Both Mr. Herman and Mr. Isaza Tuzman, however, said that "startup.com" had
sacrificed realism in the
interest of telling a good story. "They focused in on conflict, which makes
good drama," Mr. Herman said.
As evidence of their continuing friendship, they point to a fact that seems
incredible to anyone who has
seen the film: Mr. Isaza Tuzman and Mr. Herman are back in business again,
together.
After going through the wrenching experience of seeing the assets of his
company sold off, Mr. Isaza
Tuzman realized that the residual value to be found in dying dot-coms is
often lost because most
bankruptcy experts do not really understand the nature of the businesses
involved. In other words, he saw
another market. So he called Mr. Herman out of retirement, and they teamed
up once again to form the
Recognition Group.
The company helps its clients, which include the failing companies'
financial backers, work through the
legal and emotional maze of bankruptcy and near-bankruptcy. This time, they
hope to change the way
Americans fail.
"Pain is the greatest teacher," Mr. Isaza Tuzman said. "It may sound
schmaltzy, but I have a strong spiritual
center. I felt that there's a reason for everything, including missteps."
The men said they had learned from their mistakes and that their new company
had achievable goals and
defined milestones - and, not surprisingly, a tight focus on quickly making
a profit. "If there's not a
revenue- generating outcome for something you're working on, you're wasting
your time," Mr.
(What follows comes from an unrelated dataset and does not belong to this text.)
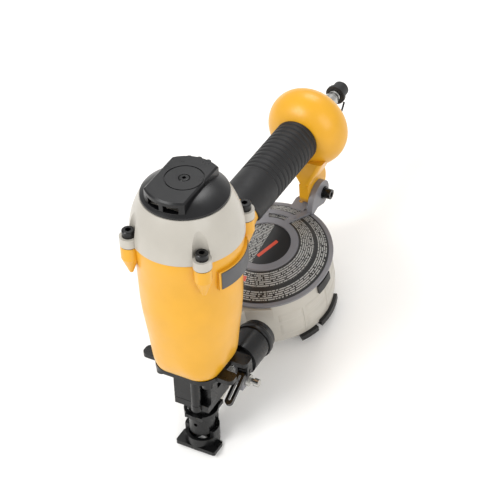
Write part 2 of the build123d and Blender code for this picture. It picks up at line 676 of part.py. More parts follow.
# --- Contact trip -------------------------------------------------------------------------
with BuildPart() as contact_foot:
    with BuildSketch(Plane.XY):
        with Locations((0, (FOOT_FRONT + FOOT_BACK) / 2)):
            RectangleRounded(2 * FOOT_HALF, FOOT_BACK - FOOT_FRONT, 2)
        with Locations((0, TUBE_Y)):
            Circle(13.8)
    extrude(amount=SOLE)
    with Locations((0, TUBE_Y, SOLE)):
        Cylinder(13.8, 13.6, align=BASE)
    span((-14, -14, 11), (14, -2, 20), Mode.SUBTRACT)
    with Locations((0, TUBE_Y, YOKE_TOP - YOKE_THICK)):
        Cylinder(13.8, YOKE_THICK, align=BASE)
    span((-7.5, -10.3, YOKE_TOP - YOKE_THICK), (7.5, 0, YOKE_TOP))
    span((-17, 9, YOKE_TOP - YOKE_THICK), (12, 17, YOKE_TOP))
    span((-7, 13, SOLE), (7, 17, YOKE_TOP))
    with Locations((0, TUBE_Y, SOLE)):
        Cylinder(TUBE_R + 0.4, 40, align=BASE, mode=Mode.SUBTRACT)
    with Locations((0, 0, 0)):
        Cylinder(5, SOLE, align=BASE, mode=Mode.SUBTRACT)
    split(bisect_by=FLOOR, keep=Keep.TOP)
save(contact_foot.part, "contact_foot")

with BuildPart() as contact_arm:
    with BuildLine() as arm_path:
        FilletPolyline(
            (-14, 12.5, ARM_FOOT_Z),
            (-30, 21, ARM_FOOT_Z),
            (-30, 21, 60),
            (ARM_X, ARM_Y, 104),
            (ARM_X, ARM_Y, 141),
            (-15, 45, 143),
            radius=4,
        )
    with BuildSketch(Plane(origin=arm_path.line @ 0, z_dir=arm_path.line % 0)):
        Circle(ARM_R)
    sweep()
save(contact_arm.part, "contact_arm")

with BuildPart() as depth_wheel:
    with Locations((ARM_X, ARM_Y, WHEEL_Z)):
        Cylinder(WHEEL_R, WHEEL_HEIGHT, align=BASE)
        with PolarLocations(WHEEL_R + 0.2, 16):
            Cylinder(0.7, WHEEL_HEIGHT, align=BASE, mode=Mode.SUBTRACT)
        Cylinder(ARM_R + GAP, WHEEL_HEIGHT, align=BASE, mode=Mode.SUBTRACT)
save(depth_wheel.part, "depth_wheel")

spring_foot = Plane(origin=(ARM_X, ARM_Y, GUIDE_Z - 10.7), x_dir=(1, 0, 0), z_dir=(0, 0, 1))
save(coil(spring_foot, 3.6, 0.6, 10.5, 5), "trip_spring")

# --- Feed ---------------------------------------------------------------------------------
with BuildPart() as feed_cylinder:
    with Locations(along_y(FEED_X, FEED_FRONT, FEED_Z)):
        Cylinder(FEED_R, 26.3, align=BASE)
    with Locations(along_y(FEED_X, 24.2, FEED_Z)):
        Cylinder(11, 2.5, align=BASE)
    span((9, NOSE_BACK, 66), (20, 34, 82))
    with Locations(along_y(FEED_X, 29.5, FEED_Z)):
        Cylinder(10, 30, align=BASE, mode=Mode.SUBTRACT)
    with Locations(along_y(FEED_X, 20, FEED_Z)):
        Cylinder(3 + GAP, 12, align=BASE, mode=Mode.SUBTRACT)
save(feed_cylinder.part, "feed_cylinder")

with BuildPart() as feed_end_cap:
    with Locations(along_y(FEED_X, 49, FEED_Z)):
        Cylinder(15.6, FEED_BACK - 49, align=BASE)
    with Locations(along_y(FEED_X, 49, FEED_Z)):
        Cylinder(FEED_R, 4, align=BASE, mode=Mode.SUBTRACT)
        Cylinder(10, 8, align=BASE, mode=Mode.SUBTRACT)
save(feed_end_cap.part, "feed_end_cap")

with BuildPart() as feed_piston:
    with Locations(along_y(FEED_X, 46, FEED_Z)):
        Cylinder(10 - GAP, 6, align=BASE)
    with Locations(along_y(FEED_X, 14, FEED_Z)):
        Cylinder(3, 34, align=BASE)
save(feed_piston.part, "feed_piston")

save(coil(along_y(FEED_X, 29.5, FEED_Z), 6.5, 0.8, 7, 3), "feed_spring")

with BuildPart() as feed_pawl:
    span((19, 14, 71), (32, 17, 78))
    span((29, 14, 56), (32, 23.5, 78))
    span((29, 18, 57), (32, 26.5, 65))
    span((3.6, 14, 60), (32, 17, 64))
    with Locations(along_y(FEED_X, 12, FEED_Z)):
        Cylinder(3, 8, align=BASE, mode=Mode.SUBTRACT)
    with Locations(along_x(26, BOLT_Y, BOLT_Z)):
        Cylinder(2.4, 8, align=BASE, mode=Mode.SUBTRACT)
save(feed_pawl.part, "feed_pawl")

with BuildPart() as pawl_bolt:
    with Locations(along_x(28, BOLT_Y, BOLT_Z)):
        Cylinder(2.4, 10.5, align=BASE)
    with Locations(along_x(32, BOLT_Y, BOLT_Z)):
        Cylinder(5, 2.6, align=BASE)
    with Locations(along_x(38.5, BOLT_Y, BOLT_Z)):
        Cylinder(3.3, 4, align=BASE)
save(pawl_bolt.part, "pawl_bolt")

# --- Drum magazine ------------------------------------------------------------------------
with BuildPart() as magazine_cover:
    with BuildSketch(DRUM_SIDE):
        with BuildLine():
            Polyline(
                (0, 9),
                (0, 11),
                (RING_IN, 11),
                (RING_IN, RING_TOP),
                (RING_OUT, RING_TOP),
                (RING_OUT + 0.4, 11.7),
                (51.2, -0.4),
                (RIM_R, -0.4),
                (RIM_R, -2.2),
                (50.8, -2.2),
                (27.4, 9),
                close=True,
            )
        make_face()
    revolve(axis=DRUM_AXIS)
    # arms over the label, and the web between them
    for angle in (75, 114):
        radial = Plane(
            origin=RIM_CENTRE,
            x_dir=DRUM.x_dir * cos(radians(angle)) + DRUM.y_dir * sin(radians(angle)),
            z_dir=DRUM.x_dir * sin(radians(angle)) - DRUM.y_dir * cos(radians(angle)),
        )
        with BuildSketch(radial):
            with BuildLine():
                Polyline((24, 10), (24, RING_TOP), (30, RING_TOP), (53, 1.4), (53, -1.8), close=True)
            make_face()
        extrude(amount=2.4, both=True)
    with BuildSketch(DRUM.offset(4)):
        add(sector(33.5, 37.5, 73, 116))
    extrude(amount=6.4)
    # tongue for the drum's hinge pin
    with BuildSketch(DRUM.offset(-2.2)):
        with Locations((PIN_X, PIN_Y)):
            Circle(6)
        with Locations((PIN_X, PIN_Y - 5)):
            Rectangle(12, 9)
    extrude(amount=4)
    with Locations(DRUM.offset(-4)):
        with Locations((PIN_X, PIN_Y, 0)):
            Cylinder(2, 8, align=BASE, mode=Mode.SUBTRACT)
    # strut up over the rim and back to the end cap's leg
    with BuildSketch(DRUM_CUT.offset(STRUT_BACK - RIM_CENTRE[0])):
        with BuildLine():
            Spline((49, -2.0), (52, 7), (59, 14), (67, 16.5), (76, 14), (81.5, 5), (78, -5), (70, -8))
            Polyline((70, -8), (60, -2.2), (49, -2.2), (49, -2.0))
        make_face()
    extrude(amount=STRUT_FACE - STRUT_BACK)
    with Locations(along_x(0, STRUT_Y, STRUT_Z)):
        Cylinder(3, 40, align=BASE, mode=Mode.SUBTRACT)
save(magazine_cover.part, "magazine_cover")

with BuildPart() as cover_label:
    with BuildSketch(DRUM_SIDE):
        with BuildLine():
            Polyline((28.2, 11.55), (28.2, 11.95), (50.9, 0.15), (50.9, -0.25), close=True)
        make_face()
    revolve(axis=DRUM_AXIS)
    with Locations(DRUM):
        with Locations((0, 0, 11)):
            Cylinder(RING_IN, 0.4, align=BASE)
    add(magazine_cover.part, mode=Mode.SUBTRACT)
save(cover_label.part, "cover_label")

with BuildPart() as drum:
    with BuildSketch(DRUM_SIDE):
        with BuildLine():
            Polyline(
                (0, DRUM_FLOOR),
                (FLOOR_R - 2, DRUM_FLOOR),
                (FLOOR_R, DRUM_FLOOR + 1.5),
                (WALL_R, DRUM_BEND),
                (WALL_R, DRUM_TOP),
                (0, DRUM_TOP),
                close=True,
            )
        make_face()
    revolve(axis=DRUM_AXIS)
    # throat that leads the nails to the nose, with its flat shoulder
    with BuildSketch(DRUM.offset(DRUM_FLOOR)):
        add(throat_outline(0, (24.1, -42.2)))
    with BuildSketch(DRUM.offset(DRUM_TOP - 1.6)):
        add(throat_outline(0, (28.5, -47.2)))
    loft()
    # lug for the hinge pin
    with BuildSketch(DRUM.offset(-18)):
        with Locations((PIN_X, PIN_Y)):
            Circle(6)
        with Locations((PIN_X, PIN_Y - 6)):
            Rectangle(12, 12)
    extrude(amount=18 + DRUM_TOP)
    # hollow of the drum and of the throat
    with BuildSketch(DRUM_SIDE):
        with BuildLine():
            Polyline(
                (0, DRUM_FLOOR + 3),
                (FLOOR_R - WALL, DRUM_FLOOR + 3),
                (WALL_R - WALL, DRUM_BEND),
                (WALL_R - WALL, DRUM_TOP + 1),
                (0, DRUM_TOP + 1),
                close=True,
            )
        make_face()
    revolve(axis=DRUM_AXIS, mode=Mode.SUBTRACT)
    with BuildSketch(DRUM.offset(DRUM_FLOOR + 3)):
        add(throat_outline(WALL, (20, -40)))
    extrude(amount=THROAT_HOLLOW, mode=Mode.SUBTRACT)
    span((-40, -20, 0), (40, THROAT_FRONT, 120), Mode.SUBTRACT)
    with Locations(DRUM.offset(-19)):
        with Locations((PIN_X, PIN_Y, 0)):
            Cylinder(2 + GAP, 20, align=BASE, mode=Mode.SUBTRACT)
save(drum.part, "drum")

with BuildPart() as drum_pads:
    # thumb tab on the wall, skid and corner pads at the bottom edge, rest pad under the rear
    for inner, outer, start, end, low, high in (
        (WALL_R - 0.4, WALL_R + 2.0, -13, 6, -15, -6),
        (FLOOR_R - 2, FLOOR_R + 3.2, -15.5, 18.5, -55.5, -50),
        (FLOOR_R - 9, FLOOR_R + 2.7, -38, -19.5, -58, -53),
        (FLOOR_R - 10, FLOOR_R, 62, 118, -60, -54),
    ):
        with BuildSketch(DRUM.offset(low)):
            add(sector(inner, outer, start, end))
        extrude(amount=high - low)
    split(bisect_by=FLOOR, keep=Keep.TOP)
    add(drum.part, mode=Mode.SUBTRACT)
save(drum_pads.part, "drum_pads")

with BuildPart() as nail_post:
    with Locations(DRUM.offset(DRUM_FLOOR + 3)):
        Cylinder(5, 44, align=BASE)
save(nail_post.part, "nail_post")

with BuildPart() as nail_platform:
    with Locations(DRUM.offset(PLATFORM)):
        Cylinder(46, 2, align=BASE)
        Cylinder(8, 12, align=BASE)
        Cylinder(5 + GAP, 14, align=BASE, mode=Mode.SUBTRACT)
save(nail_platform.part, "nail_platform")

with BuildPart() as drum_hinge_pin:
    with Locations(DRUM.offset(-17)):
        with Locations((PIN_X, PIN_Y, 0)):
            Cylinder(2, 19, align=BASE)
save(drum_hinge_pin.part, "drum_hinge_pin")

with BuildPart() as strut_bolt:
    with Locations(along_x(0.2, STRUT_Y, STRUT_Z)):
        Cylinder(3, STRUT_FACE - 0.2, align=BASE)
    with Locations(along_x(STRUT_FACE, STRUT_Y, STRUT_Z)):
        Cylinder(5.4, 1.4, align=BASE)
    with Locations(along_x(STRUT_FACE + 1.4, STRUT_Y, STRUT_Z)):
        Cylinder(4.3, 5.6, align=BASE)
    with BuildSketch(along_x(STRUT_FACE + 7, STRUT_Y, STRUT_Z)):
        RegularPolygon(2.4, 6)
    extrude(amount=-3, mode=Mode.SUBTRACT)
save(strut_bolt.part, "strut_bolt")

with BuildPart() as strut_nut:
    with BuildSketch(along_x(0.4, STRUT_Y, STRUT_Z)):
        RegularPolygon(5.6, 6)
        Circle(3, mode=Mode.SUBTRACT)
    extrude(amount=2.6)
save(strut_nut.part, "strut_nut")
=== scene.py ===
"""Looks for the coil nailer: finishes for the machined and moulded pieces, and the soft or printed
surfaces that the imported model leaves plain. Lengths are in millimetres in each sub-assembly's own
axes, and become metres when a surface is placed in the frame.
"""

import json
import logging
import math
from collections.abc import Iterable
from dataclasses import dataclass
from enum import Enum

import bmesh
import bpy
import numpy as np
from mathutils import Matrix, Vector


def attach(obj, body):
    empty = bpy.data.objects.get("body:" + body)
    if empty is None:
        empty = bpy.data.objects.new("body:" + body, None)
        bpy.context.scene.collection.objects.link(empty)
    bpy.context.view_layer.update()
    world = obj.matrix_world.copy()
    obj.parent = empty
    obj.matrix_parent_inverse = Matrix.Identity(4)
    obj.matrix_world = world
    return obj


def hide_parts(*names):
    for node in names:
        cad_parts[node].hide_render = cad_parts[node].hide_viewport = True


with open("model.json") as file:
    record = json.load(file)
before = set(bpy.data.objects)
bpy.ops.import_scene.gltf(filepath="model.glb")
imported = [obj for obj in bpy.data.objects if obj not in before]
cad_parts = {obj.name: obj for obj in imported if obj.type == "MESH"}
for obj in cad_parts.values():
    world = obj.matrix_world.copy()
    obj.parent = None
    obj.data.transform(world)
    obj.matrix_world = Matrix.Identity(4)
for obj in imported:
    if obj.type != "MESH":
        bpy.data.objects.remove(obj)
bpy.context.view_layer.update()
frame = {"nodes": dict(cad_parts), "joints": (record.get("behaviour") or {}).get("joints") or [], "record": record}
log = logging.getLogger("coil_nailer")

JOINTS = {joint["name"]: joint for joint in frame["joints"]}
MM = 0.001

# Height of the deflector's joint above the foot's sole, in millimetres
DEFLECTOR_JOINT_HEIGHT = 255.0
# Place of the drum's hinge pin from the drum's axis: to the side and towards the rear
PIN_SIDE, PIN_REACH = 3.6, 58.4
# Points closer than this are one point, in metres
WELD_DISTANCE = 1e-6
# Most of a noise texture's values lie between these two
NOISE_LOW, NOISE_HIGH = 0.3, 0.7
# A wave texture of scale 1 shows this many bands in one unit
BANDS_PER_SCALE = 20.0
# Patches of drifting colour and of drifting gloss, as noise scales in cycles per metre
PATCH_SCALE, SMEAR_SCALE = 40.0, 90.0


class Body(Enum):
    """The moving groups that new pieces ride on."""

    HOUSING = "housing"
    DRUM = "drum"


# --- Axes ---------------------------------------------------------------------------------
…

Herman
said.
Mr. Isaza Tuzman, displaying the forcefulness that led venture capitalists
to give millions to his young team
at GovWorks, said he hoped that others would similarly learn specific
lessons of the dot-com boom and
bust and not just dismiss it as some kind of mass hallucination.
"If people let this pendulum swing too far in the other direction and all of
these extraordinary, visionary and
gutsy people go back to exactly what they were doing before and are
disillusioned with entrepreneurship,"
he said, "that's an enormous loss to the economy."